Apparently Nothing Is Sacred

Sales of the headstones, memorial plaques funerary urns or markers of veterans would be prohibited without state permission, under legislation passed unanimously by the Assembly January 30.

The bill – AB 1225 by Assemblyman Paul Cook, a Yucaipa Republican – is aimed at deterring thefts of memorial plaques for scrap and the sale of grave markers on the antique market.

Assemblyman Paul Cook

“Its very, very sad that somebody that has fought for their country (has) their cemetery site is disturbed so somebody can grab a gravestone or marker and make money off of it,” Cook told his colleagues.

Cook’s bill is modeled after a recently passed law in New York where Civil War and Revolutionary War gravesites have been targets.

On July 14, 18 medallion stakes made of bronze or copper were stolen from an  Abington, Vermont cemetery. Most likely for their scrap value.

Cemeteries in Downey and Long Beach had bronze grave markers and military plaques stolen on five occasions, in March and February 2011, the Long Beach Press Telegram reports.

Four bronze grave markers and numerous military plaques were stolen from the Downey Cemetery

In Long Beach, four grave markers, four plaques — including two Civil War military plaques dedicated in 1937 — and two back-flow valves were stolen from Sunnyside Cemetery.

Vandalized Civil War Monument in Long Beach

Twelve plaques were stolen by thieves in November at a Poulsbo Wahington cemetery. Unlike most of such thieves these were caught. The report from the Sky Valley Chronicle.

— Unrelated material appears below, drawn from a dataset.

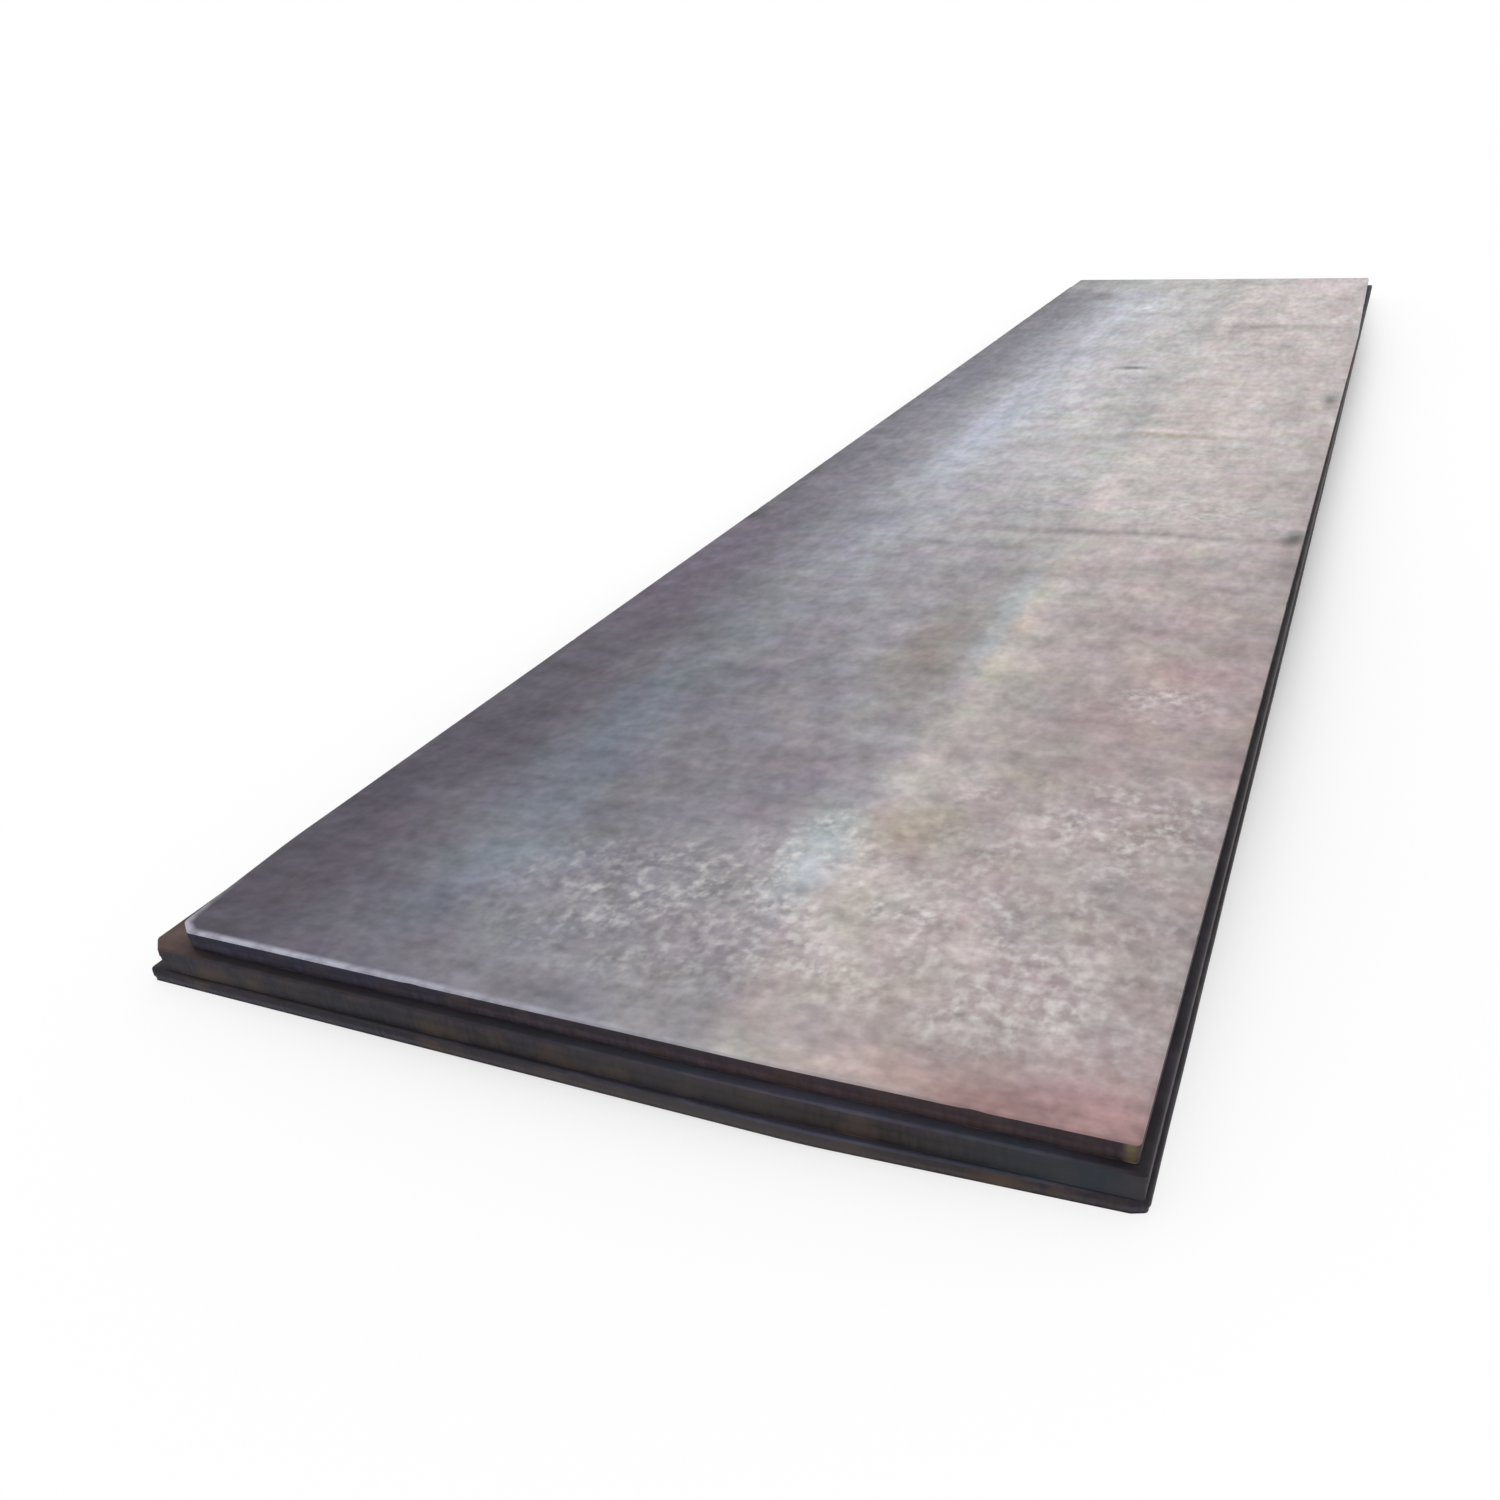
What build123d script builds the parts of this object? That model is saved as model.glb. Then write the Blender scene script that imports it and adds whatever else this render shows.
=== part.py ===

America is not alone. The United Kingdom has seen a rash of thefts as the Daily Mail reported in November. 

Under Cook’s bill, any person who wants to “sell, trade or transfer veteran’s commemorative property” must petition the state’s Cemetery and Funeral Bureau.

“Veteran’s commemorative property” is defined as a “monument, headstone, marker, memorial, plaque, statue, vase, urn, flagholder, badge or shield that is over 50 years old.”

Cook was forced to limit the measure to 50 years or older to reduce enforcement costs because of the state’s budget woes.

A violation of the bill is a misdemeanor carrying a fine of not less than $100 and no more than $1,000 with a minimum of 10 days in jail and a maximum of  six months. 

It’s already illegal to steal a grave marker and to steal a plaque for scrap.

Cook’s measure must be passed by the Senate and win approval by Gov. Jerry Brown before becoming law.




  1. Why in the hell aren’t we going after the BUYERS of this “scrap” — and legislating stiff fines and other penalties that will cripple anyone convicted of buying? If there is no market . . .!

    And with regard to enforcement and the state’s “budget woes,” the same can be said for virtually any and every state department – the time is here to immediately craft a leaner and meaner solution — and GET RID OF THE WASTE. We keep hearing that waste is not really that much of a problem and I say BULL – it IS a huge part of the problem and one that apparently is so vastly sensitive no one wants to address it. Someone better figure this out! When the Executive Director of a major state Agency reports to its Board that he has good news and other good news — 1)they are under budget for the year, and 2) they need to figure out where to spend the rest quickly so the budget doesn’t get cut for the next fiscal year – well, there is a problem.

    Comment by Sambolina — 1.31.2012 @ 12:44 pm

  2. It’s a shame that legislation is necessary for something which should instead be dictated by conscience. Of course, that would apply to thousands of scenarios that we currently have laws for. Shameful, indeed.